We all knew it was coming—hell, Comedy Bang! Bang! even predicted it last season—but now it’s official: Reggie Watts has left Comedy Bang! Bang!. Like every other talk show, the host is obviously the star, with the bandleader as a sort of sidekick, but Comedy Bang! Bang! handled this dynamic better than any other real talk show I can think of. While most episodes do focus more on Scott, CBB has always excelled when Scott and Reggie teamed up for an adventure, or even just a segment. Knowing this season would be Reggie’s last, it seems like the show has integrated Reggie far better than ever before, even giving us episodes that occasionally focused on him.
All of which makes it even harder to finally say goodbye to Reggie in “Judd Apatow Wears a Polo and Blue Suede Shoes.” As the show has prepared for Reggie to leave, it’s really made him a stronger presence, almost as if it’s been a season-long sendoff. What “Judd Apatow” does in this sendoff, though, is createe Comedy Bang! Bang!’s most touching episode—one that combines this show’s strange world with a surprisingly beautiful goodbye, without anything ever feeling out of place.
“Judd Apatow” takes us to the year 2065, where trends like the internet and cell phones died away years ago, and where Comedy Bang! Bang! is remembered as one of the most influential shows of all time. A terrifyingly aged Scott is visited by a reporter to discuss the death of Reggie Watts, who he last saw on the Judd Apatow episode.
This episode smartly gets Judd Apatow out of the way quick, knowing that this isn’t exactly a typical episode of Comedy Bang! Bang!—if there is such a thing. But Apatow is great for the few minutes he is on, bringing around all the joint props from his past movies, only to have Reggie eat them all (hey it’s episode 4.20!) and discussing his newest movie This Is Zero, appropriately titled, since he now meets new stars right out of the womb. We also get to meet Scott’s daughters Gertie & Magpie, who I sincerely hope we get more of later, since they disappear all too soon. The episode even makes a great choice in having Apatow dragged out of the set and even interrogated while he’s actually trying to promote something, which may be the first time someone has actually attempted to promote a real project on CBB.
But as it should be, the majority of the episode is all about Reggie’s leaving. We find out that Reggie is actually an alien, which makes sense in a way. Reggie was sent here three years ago to discover the human species’s weaknesses, so that his race could come and destroy the earth. Reggie has realized how much he loves earth though, and tries to call off the invasion.
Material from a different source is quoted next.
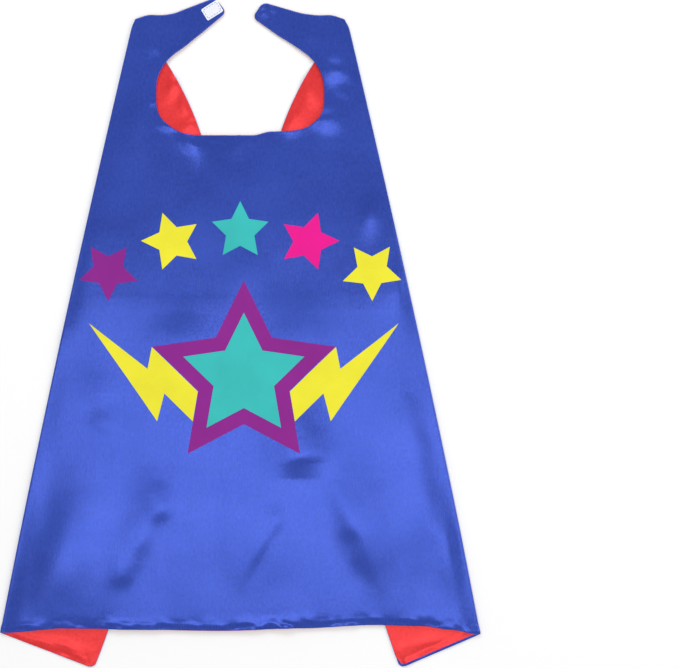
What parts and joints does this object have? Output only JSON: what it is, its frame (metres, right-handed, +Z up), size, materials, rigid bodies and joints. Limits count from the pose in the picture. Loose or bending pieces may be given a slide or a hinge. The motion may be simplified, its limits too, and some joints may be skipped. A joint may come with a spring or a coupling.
{
  "type": "superhero cape",
  "caption": "Two-layer satin cape laid flat with its sides folded under, with a neck opening, hook-and-loop neck tabs, and a star and bolt emblem.",
  "frame": {"origin": "bottom centre of the bounding box of the cape as it lies flat, sides folded under", "axes": "+Z up, away from the surface it lies on; +Y from the hem to the neck; +X to the right of someone who looks down on the shell with the neck away from them"},
  "size_m": [0.5316, 0.7354, 0.004],
  "materials": {
    "shell_satin": "smooth royal blue polyester satin with a lengthwise sheen",
    "lining_satin": "smooth bright red polyester satin",
    "seam_thread": "fine blue polyester sewing thread",
    "pad_thread": "fine blue polyester sewing thread",
    "hook_tape": "white nylon hook tape with rows of tiny hooks",
    "loop_tape": "white brushed nylon loop tape",
    "purple_film": "matte heat-pressed purple film",
    "teal_film": "matte heat-pressed teal film",
    "yellow_film": "matte heat-pressed yellow film",
    "pink_film": "matte heat-pressed pink film"
  },
  "bodies": {
    "back_panel": {"arc_star_film_1": "purple_film", "arc_star_film_2": "yellow_film", "arc_star_film_3": "teal_film", "arc_star_film_4": "pink_film", "arc_star_film_5": "yellow_film", "back_panel_lining": "lining_satin", "back_panel_seam_thread": "seam_thread", "back_panel_shell": "shell_satin", "hem_closing_stitches": "seam_thread", "left_bolt_film": "yellow_film", "right_bolt_film": "yellow_film", "star_border_film": "purple_film", "star_centre_film": "teal_film"},
    "left_side": {"left_side_lining": "lining_satin", "left_side_seam_thread": "seam_thread", "left_side_shell": "shell_satin"},
    "right_side": {"right_side_lining": "lining_satin", "right_side_seam_thread": "seam_thread", "right_side_shell": "shell_satin"},
    "left_tab": {"hook_pad": "hook_tape", "hook_pad_stitches": "pad_thread", "left_tab_lining": "lining_satin", "left_tab_seam_thread": "seam_thread", "left_tab_shell": "shell_satin"},
    "right_tab": {"loop_pad": "loop_tape", "loop_pad_stitches": "pad_thread", "right_tab_lining": "lining_satin", "right_tab_seam_thread": "seam_thread", "right_tab_shell": "shell_satin"}
  },
  "joints": [
    {"name": "left_fold", "type": "hinge", "parent": "back_panel", "child": "left_side", "pos_m": [-0.192, 0.01018, 0.0014], "axis": [0.2133, 0.977, 0], "range_deg": [0, 179.9]},
    {"name": "right_fold", "type": "hinge", "parent": "back_panel", "child": "right_side", "pos_m": [0.192, 0.01018, 0.0014], "axis": [0.2133, -0.977, 0], "range_deg": [0, 179.9]},
    {"name": "left_tab_bend", "type": "hinge", "parent": "back_panel", "child": "left_tab", "pos_m": [-0.0816, 0.33443, 0.0028], "axis": [0.4376, -0.8992, 0], "range_deg": [0, 120]},
    {"name": "right_tab_bend", "type": "hinge", "parent": "back_panel", "child": "right_tab", "pos_m": [0.0816, 0.33443, 0.0028], "axis": [0.4376, 0.8992, 0], "range_deg": [0, 120]}
  ]
}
But it’s too late, as a general (Mad Men’s Christopher Stanley) has direct orders from President Obama to intercept Reggie and dissect his penis.
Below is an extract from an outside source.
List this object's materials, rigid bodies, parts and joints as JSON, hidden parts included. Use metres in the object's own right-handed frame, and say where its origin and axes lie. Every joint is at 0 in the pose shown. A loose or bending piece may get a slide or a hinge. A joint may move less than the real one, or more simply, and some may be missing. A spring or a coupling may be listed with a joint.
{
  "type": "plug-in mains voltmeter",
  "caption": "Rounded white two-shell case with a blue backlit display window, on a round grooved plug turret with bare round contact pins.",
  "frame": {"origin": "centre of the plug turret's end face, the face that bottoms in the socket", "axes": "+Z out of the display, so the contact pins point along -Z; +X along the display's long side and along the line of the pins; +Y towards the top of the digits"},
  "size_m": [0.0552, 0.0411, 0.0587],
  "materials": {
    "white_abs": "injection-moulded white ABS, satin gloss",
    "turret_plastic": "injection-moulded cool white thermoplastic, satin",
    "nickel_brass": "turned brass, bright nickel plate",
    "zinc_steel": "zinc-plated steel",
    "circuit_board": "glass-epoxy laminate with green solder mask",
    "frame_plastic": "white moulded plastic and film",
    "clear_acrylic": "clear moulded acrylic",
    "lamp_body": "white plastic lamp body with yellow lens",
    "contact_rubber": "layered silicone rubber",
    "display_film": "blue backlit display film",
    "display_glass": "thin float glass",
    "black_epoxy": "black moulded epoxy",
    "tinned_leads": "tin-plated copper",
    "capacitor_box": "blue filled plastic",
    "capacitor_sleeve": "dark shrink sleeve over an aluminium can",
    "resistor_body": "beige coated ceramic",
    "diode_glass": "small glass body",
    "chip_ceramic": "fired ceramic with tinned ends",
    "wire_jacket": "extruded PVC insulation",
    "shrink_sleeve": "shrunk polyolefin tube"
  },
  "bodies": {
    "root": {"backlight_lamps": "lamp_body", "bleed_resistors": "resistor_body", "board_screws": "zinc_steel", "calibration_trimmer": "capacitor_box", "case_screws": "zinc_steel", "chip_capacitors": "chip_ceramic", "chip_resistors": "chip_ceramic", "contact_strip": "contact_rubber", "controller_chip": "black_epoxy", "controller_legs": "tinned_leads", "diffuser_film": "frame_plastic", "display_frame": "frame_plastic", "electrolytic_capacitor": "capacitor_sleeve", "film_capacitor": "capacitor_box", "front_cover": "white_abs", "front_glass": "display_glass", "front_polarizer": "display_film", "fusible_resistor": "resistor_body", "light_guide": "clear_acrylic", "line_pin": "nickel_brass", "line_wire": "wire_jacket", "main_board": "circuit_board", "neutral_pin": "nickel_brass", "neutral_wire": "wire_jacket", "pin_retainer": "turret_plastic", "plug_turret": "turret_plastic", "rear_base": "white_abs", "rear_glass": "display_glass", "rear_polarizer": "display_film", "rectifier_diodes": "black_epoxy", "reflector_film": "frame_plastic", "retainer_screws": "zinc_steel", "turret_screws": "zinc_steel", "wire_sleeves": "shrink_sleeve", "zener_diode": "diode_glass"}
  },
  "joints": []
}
Reggie gets alien overlords Rash, Pimple and Zits to back down after explaining that earth is covered in the poisonous substance known as water. However, while Scott tries to protect Reggie from being taken, Reggie takes a bullet for his best friend. Luckily, bullets are like Viagra to Reggie’s race. So Reggie—AKA The Regman—leaves to roam the country and to try to find a friend as good as Scott.
This moment is touching enough as it is, but nothing compared to when the show cuts back to 2065, with Scott reading his newspaper and noticing a crossword puzzle exactly like one Reggie was planning on submitting earlier in the episode. When we see both clues to the two-clue crossword puzzle, they both read “someone who misses and loves Scott Aukerman.” Answer: The Reg Man. It’s beautifully effective and perfectly strange, considering the show.
I never thought that Comedy Bang! Bang! would have to have an emotional sendoff for anyone, let alone one of its two stars. Yet “Judd Apatow” adds an additional layer to what this show can do, making the episode equal parts hilarious and sweet as it says goodbye to Reggie. “Judd Apatow” once again sets the bar high for future episodes, and for future cohost Kid Cudi.